The manufacturers whose products were used in the testing have resoundingly stated that their products meet all radio frequency standards. "Technically, that's possible [that you'd get higher RF from an earplug], but the relevant question is: 'So what?' The world is full of RF emissions. Just because you can measure it doesn't mean it will have any more impact," said Herschel Shosteck, a wireless technology specialist at researcher Herschel Shosteck Associates.

Chitty said the report's information has been passed on to the Independent Expert Group on Mobile Phones, a U.K. group designated as the research arm to look into the health effects of cell phones. IEGMP is expected to issue a report on the mobile phones in May.

"Some in the industry are threatened by this.

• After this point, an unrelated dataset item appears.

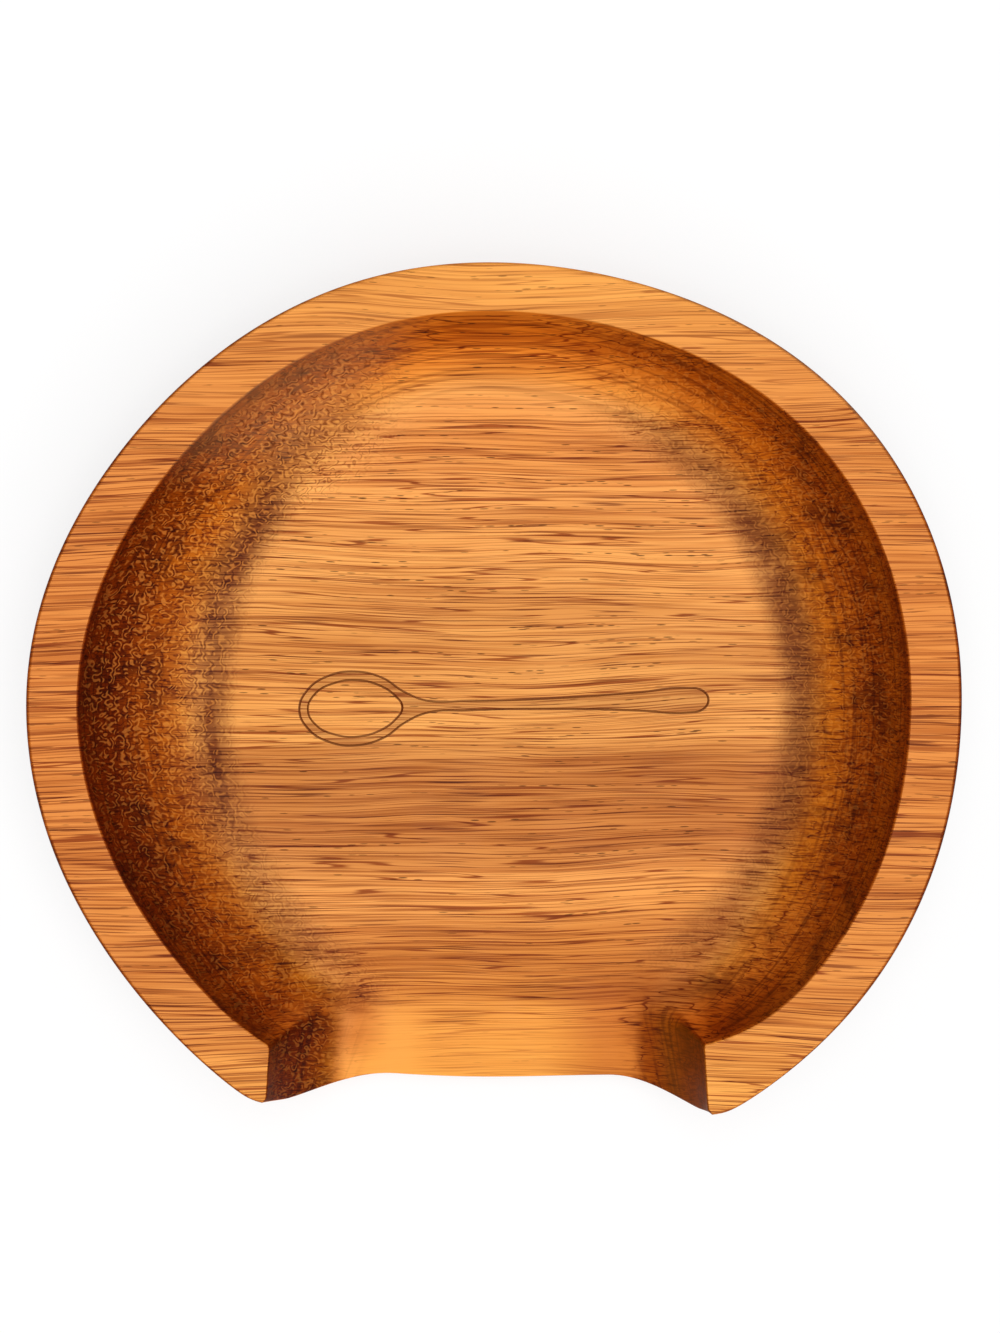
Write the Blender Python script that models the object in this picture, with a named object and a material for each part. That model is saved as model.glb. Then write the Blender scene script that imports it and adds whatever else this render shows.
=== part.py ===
"""A round wooden spoon rest carved from one board: a bowl with a coved wall and an open mouth at the front.

Metres, +Z up. The grain runs along X, the mouth faces -Y and the flat base lies on Z = 0.
The origin is under the middle of the board's box. Every length below is a size of the real piece.
"""

import math

import bmesh
import bpy

# Board: half ellipses behind and in front of its widest line, with the tip of the front one trimmed off
HALF_WIDTH = 0.0694
BACK_REACH = 0.0659
FRONT_REACH = 0.0717
FRONT_TRIM = 0.0099
FRONT_CUT = FRONT_REACH - FRONT_TRIM
FRONT_SKEW = math.radians(-1.5)
BOARD_HEIGHT = 0.0200
LOWER_ROUND = 0.0145
TOP_ROUND = 0.0008

# Bowl: a pocket inside the rim, with a coved wall and a flat floor
RIM_SIDE = 0.0079
RIM_BACK = 0.0074
RIM_FRONT = 0.0080
BOWL_SKEW = math.radians(3.7)
FLOOR_THICKNESS = 0.0050
COVE_RADIUS = 0.0190

# Mouth: the channel where a handle lies, from the bowl's front edge to the board's, with the same cove on
# its left and a tighter one on its right. It widens towards the front and sits a little left of the middle.
MOUTH_LENGTH = 0.0066
MOUTH_WIDTH = 0.0660
MOUTH_OFFSET = -0.0018
MOUTH_FLARE = math.radians(3.6)
RIGHT_COVE_RADIUS = 0.0140

# Corners between ellipse and front edge get crisper as the power rises
BOARD_CORNER_POWER = 100.0
BOWL_CORNER_POWER = 20.0

# Hand sanding: lobes round the outline, how far they move it, and the direction of the first crest
SANDING = (
    (2, 0.00045, math.radians(21.0)),
    (3, 0.00031, math.radians(162.0)),
    (4, 0.00021, math.radians(24.0)),
    (5, 0.00044, math.radians(-160.0)),
)

# The front edge is sanded least a little left of its middle: how far it stands out, where, and how widely
FRONT_BULGE = 0.0006
BULGE_DIRECTION = math.radians(-95.0)
BULGE_SPREAD = math.radians(22.0)

# Fineness of the faceted solid, and how far cutters reach past what they cut
SEGMENTS_AROUND = 192
LOWER_ROUND_STEPS = 7
TOP_ROUND_STEPS = 2
COVE_STEPS = 9
CUTTER_OVERRUN = 0.0050
SHARP_ANGLE = math.radians(30.0)

# Oiled acacia
WOOD_COLOUR = (0.45, 0.17, 0.05, 1.0)
WOOD_ROUGHNESS = 0.45


def clear_scene():
    """Start from an empty scene."""
    for obj in list(bpy.data.objects):
        bpy.data.objects.remove(obj, do_unlink=True)


def plan_radius(angle, half_width, back, front, cut, skew, power):
    """Distance from the board's middle to an outline that blends two half ellipses with a front edge."""
    reach = back if math.sin(angle) > 0.0 else front
    oval = math.hypot(math.cos(angle) / half_width, math.sin(angle) / reach)
    edge = max(0.0, -math.sin(angle - skew)) / cut
    blended = oval * (1.0 + (edge / oval) ** power) ** (1.0 / power)
    sanding = sum(depth * math.cos(lobes * angle - crest) for lobes, depth, crest in SANDING)
    off_bulge = math.remainder(angle - BULGE_DIRECTION, 2.0 * math.pi) / BULGE_SPREAD
    return 1.0 / blended + sanding + FRONT_BULGE * math.exp(-off_bulge ** 2)


def board_outline(inset):
    """The board's plan outline, moved inwards by the inset, about the board's own middle."""
    points = []
    for i in range(SEGMENTS_AROUND):
        angle = 2.0 * math.pi * i / SEGMENTS_AROUND
        radius = plan_radius(angle, HALF_WIDTH - inset, BACK_REACH - inset, FRONT_REACH - inset,
                             FRONT_CUT - inset, FRONT_SKEW, BOARD_CORNER_POWER)
        points.append((radius * math.cos(angle), radius * math.sin(angle)))
    return points


def bowl_outline(inset):
    """The bowl's plan outline at the rim, moved inwards by the inset."""
    points = []
    for i in range(SEGMENTS_AROUND):
        angle = 2.0 * math.pi * i / SEGMENTS_AROUND
        radius = plan_radius(angle, HALF_WIDTH - RIM_SIDE - inset, BACK_REACH - RIM_BACK - inset,
                             FRONT_REACH - RIM_FRONT - inset, FRONT_CUT - MOUTH_LENGTH - inset,
                             BOWL_SKEW, BOWL_CORNER_POWER)
        points.append((radius * math.cos(angle), radius * math.sin(angle)))
    return points


def middle_of_board():
    """Middle of the outline's box, which the origin stands under."""
    xs, ys = zip(*board_outline(0.0))
    return (min(xs) + max(xs)) / 2.0, (min(ys) + max(ys)) / 2.0


def cove_profile(radius):
    """(inset from the rim edge, height) down a cove to its foot. A deeper wall is upright above it."""
    depth = min(BOARD_HEIGHT - FLOOR_THICKNESS, radius)
    start = math.asin(1.0 - depth / radius)
    run = radius * math.cos(start)
    profile = []
    for i in range(COVE_STEPS + 1):
        angle = start + (math.pi / 2.0 - start) * i / COVE_STEPS
        inset = run - radius * math.cos(angle)
        height = FLOOR_THICKNESS + radius * (1.0 - math.sin(angle))
        profile.append((inset, height))
    return profile


def board_profile():
    """(inset from the outline, height) up the board's outside, from the flat base to the flat top."""
    lower = min(LOWER_ROUND, BOARD_HEIGHT - 2.0 * TOP_ROUND)
    profile = []
    for i in range(LOWER_ROUND_STEPS + 1):
        angle = math.pi / 2.0 * i / LOWER_ROUND_STEPS
        profile.append((lower * (1.0 - math.sin(angle)), lower * (1.0 - math.cos(angle))))
    for i in range(TOP_ROUND_STEPS + 1):
        angle = math.pi / 2.0 * i / TOP_ROUND_STEPS
        profile.append((TOP_ROUND * (1.0 - math.cos(angle)),
                        BOARD_HEIGHT - TOP_ROUND * (1.0 - math.sin(angle))))
    return profile


def solid_from_loops(name, loops):
    """A closed solid through a stack of loops with equal numbers of points, lowest first, ends capped."""
    shape = bmesh.new()
    rings = [[shape.verts.new(point) for point in loop] for loop in loops]
    for lower, upper in zip(rings, rings[1:]):
        for i in range(len(lower)):
            j = (i + 1) % len(lower)
            shape.faces.new((lower[i], lower[j], upper[j], upper[i]))
    shape.faces.new(list(reversed(rings[0])))
    shape.faces.new(rings[-1])
    bmesh.ops.recalc_face_normals(shape, faces=shape.faces)
    mesh = bpy.data.meshes.new(name)
    shape.to_mesh(mesh)
    shape.free()
    obj = bpy.data.objects.new(name, mesh)
    bpy.context.scene.collection.objects.link(obj)
    return obj


def stacked(outline, profile, middle):
    """Loops of an outline at each step of a profile, placed about the board's middle."""
    loops = []
    for inset, height in profile:
        loops.append([(x - middle[0], y - middle[1], height) for x, y in outline(inset)])
    return loops


def make_cutter(name, loops):
    """A solid that only cuts and isn't part of the object."""
    cutter = solid_from_loops(name, loops)
    cutter.hide_render = True
    cutter.display_type = "WIRE"
    return cutter


def make_bowl_cutter(middle):
    """The bowl's inside, carried on straight up past the rim."""
    profile = list(reversed(cove_profile(COVE_RADIUS)))
    profile.append((0.0, BOARD_HEIGHT + CUTTER_OVERRUN))
    return make_cutter("bowl_cutter", stacked(bowl_outline, profile, middle))


def mouth_section(half_width, y, middle):
    """Points round the mouth's cross-section at one y: down its left wall and up its right one."""
    above = BOARD_HEIGHT + CUTTER_OVERRUN
    left = [(inset - half_width, height) for inset, height in cove_profile(COVE_RADIUS)]
    right = [(half_width - inset, height) for inset, height in reversed(cove_profile(RIGHT_COVE_RADIUS))]
    section = [(-half_width, above)] + left + right + [(half_width, above)]
    return [(MOUTH_OFFSET + x - middle[0], y - middle[1], height) for x, height in section]


def make_mouth_cutter(middle):
    """The mouth's channel, from over the bowl's floor to past the front edge."""
    front = FRONT_CUT + CUTTER_OVERRUN
    back_half_width = MOUTH_WIDTH / 2.0 - FRONT_CUT * math.tan(MOUTH_FLARE)
    front_half_width = MOUTH_WIDTH / 2.0 + CUTTER_OVERRUN * math.tan(MOUTH_FLARE)
    loops = [mouth_section(front_half_width, -front, middle), mouth_section(back_half_width, 0.0, middle)]
    return make_cutter("mouth_cutter", loops)


def cut(obj, cutter):
    """Take the cutter's shape out of the object."""
    modifier = obj.modifiers.new(cutter.name, "BOOLEAN")
    modifier.operation = "DIFFERENCE"
    modifier.solver = "EXACT"
    modifier.object = cutter


def make_wood():
    """Oiled acacia, a warm orange brown with a satin finish."""
    wood = bpy.data.materials.new("oiled_acacia")
    wood.use_nodes = True
    shader = wood.node_tree.nodes["Principled BSDF"]
    shader.inputs["Base Color"].default_value = WOOD_COLOUR
    shader.inputs["Roughness"].default_value = WOOD_ROUGHNESS
    shader.inputs["Metallic"].default_value = 0.0
    return wood


def make_carved_body():
    """The board, with the bowl and its mouth carved out of it."""
    middle = middle_of_board()
    body = solid_from_loops("carved_body", stacked(board_outline, board_profile(), middle))
    cut(body, make_bowl_cutter(middle))
    cut(body, make_mouth_cutter(middle))
    body.data.shade_smooth()
    body.data.set_sharp_from_angle(angle=SHARP_ANGLE)
    body.data.materials.append(make_wood())
    return body


clear_scene()
make_carved_body()
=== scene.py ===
"""A carved acacia spoon rest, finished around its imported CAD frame.

Metres, +Z up. The grain runs along X, the mouth faces -Y and the flat base lies on Z = 0.
"""

import math

import bmesh
import bpy
from mathutils import Matrix


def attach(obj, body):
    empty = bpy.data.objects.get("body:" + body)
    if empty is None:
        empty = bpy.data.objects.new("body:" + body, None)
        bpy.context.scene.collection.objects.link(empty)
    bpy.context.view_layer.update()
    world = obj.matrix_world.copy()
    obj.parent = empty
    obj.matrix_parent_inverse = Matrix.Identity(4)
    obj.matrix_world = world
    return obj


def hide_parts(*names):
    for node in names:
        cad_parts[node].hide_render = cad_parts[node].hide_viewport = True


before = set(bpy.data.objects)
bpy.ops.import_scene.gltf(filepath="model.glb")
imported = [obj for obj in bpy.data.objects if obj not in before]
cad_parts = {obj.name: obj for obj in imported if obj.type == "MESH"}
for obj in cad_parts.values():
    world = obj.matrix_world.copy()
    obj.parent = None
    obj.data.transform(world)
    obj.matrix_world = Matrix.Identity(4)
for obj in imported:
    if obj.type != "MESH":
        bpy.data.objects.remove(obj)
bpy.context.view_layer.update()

# The board: one piece of acacia, sawn to a round outline with a straight front edge and sanded by hand.
# Its underside is rounded over with a large cutter, so it stands on a flat base smaller than the rim.
HALF_WIDTH = 0.0694
BACK_REACH = 0.0659
FRONT_REACH = 0.0717
FRONT_TRIM = 0.0099
FRONT_CUT = FRONT_REACH - FRONT_TRIM
FRONT_SKEW = math.radians(-1.5)
FRONT_CORNER_POWER = 100.0
BOARD_HEIGHT = 0.0200
LOWER_ROUND = 0.0145
SANDING = (
    (2, 0.00045, math.radians(21.0)),
    (3, 0.00031, math.radians(162.0)),
    (4, 0.00021, math.radians(24.0)),
    (5, 0.00044, math.radians(-160.0)),
)
FRONT_BULGE = 0.0006
BULGE_DIRECTION = math.radians(-95.0)
BULGE_SPREAD = math.radians(22.0)

# The finished board stays this far inside the frame, whose outline was drawn in this many directions
FINISH_ALLOWANCE = 0.00003
FRAME_DIRECTIONS = 192

# Fineness of the side's mesh
SIDE_COLUMNS = 520
SIDE_ROWS = 16
FRONT_COLUMNS = 48

finished_top = BOARD_HEIGHT - FINISH_ALLOWANCE


def outline_radius(angle, inset, half_width, back, front, cut, skew, power):
    """Distance from the centre to an outline that blends two half ellipses with a straight front edge."""
    reach = (back if math.sin(angle) > 0.0 else front) - inset
    oval = math.hypot(math.cos(angle) / (half_width - inset), math.sin(angle) / reach)
    edge = max(0.0, -math.sin(angle - skew)) / (cut - inset)
    blended = oval * (1.0 + (edge / oval) ** power) ** (1.0 / power)
    sanding = sum(depth * math.cos(lobes * angle - crest) for lobes, depth, crest in SANDING)
    off_bulge = math.remainder(angle - BULGE_DIRECTION, math.tau) / BULGE_SPREAD
    return 1.0 / blended + sanding + FRONT_BULGE * math.exp(-off_bulge ** 2)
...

Others say it's quite interesting," Chitty said, when asked about the global response to the studies.

But it doesn't look like the studies commissioned by Which? have made much of an impact on the U.S. wireless industry. "From what we understand from the Federation of Electronics organization, our counterpart organization in the U.K., the phones and the accessory devices all meet the appropriate standards," said Joanne Basile, vice president for industry and external relations at the Cellular Telecommunications Industry Association. "It appears the SAR standard was not used, and, therefore, it's difficult to understand the meaning of their results."

SAR, or specific absorption rate, is a method of rating the amount of radiation absorbed by human tissue. The U.S. standard for SAR is 1.6 watts per 1 gram of human tissue. The U.K. standard is more lenient, Basile said.

According to Which?, the experiment first involved taking the measurements of radiation emitted from two different wireless phones, one made by Philips and the other by Ericsson. These fields were then measured again with the hands-free products attached to the phones. Fields flush against, and also slightly away from, a life-sized model head filled with a gel material to simulate brain tissue were measured. The result, according to Which?, was that the earplugs in the hands-free kits acted as aerials and channeled more radiation into the model than either of the phones did alone.

Makers, sources said, were quick to point out that their own testing did not concur with the results of the Which? study. "If people are worried about the findings, then they should cut down on their use of cell phones or only use them for important calls," Chitty said.

The CTIA, which is working with the Food and Drug Administration on developing a new research program looking into cell phone hazards, has been criticized in the past for not doing enough research on wireless phones and health effects. The organization did develop a five-year, $25 million research program, called Wireless Technology Research, but concluded there were more questions than answers surrounding the issue.

Since WTR disbanded last year, its program leader, Dr. George Carlo, has written a book on the health effects of cellular phones.

"We don't want manufacturers to ignore this report," Chitty said. "Our experts said it's possible to reduce radiation waves, and we have to have manufacturers look at their own products to make them better."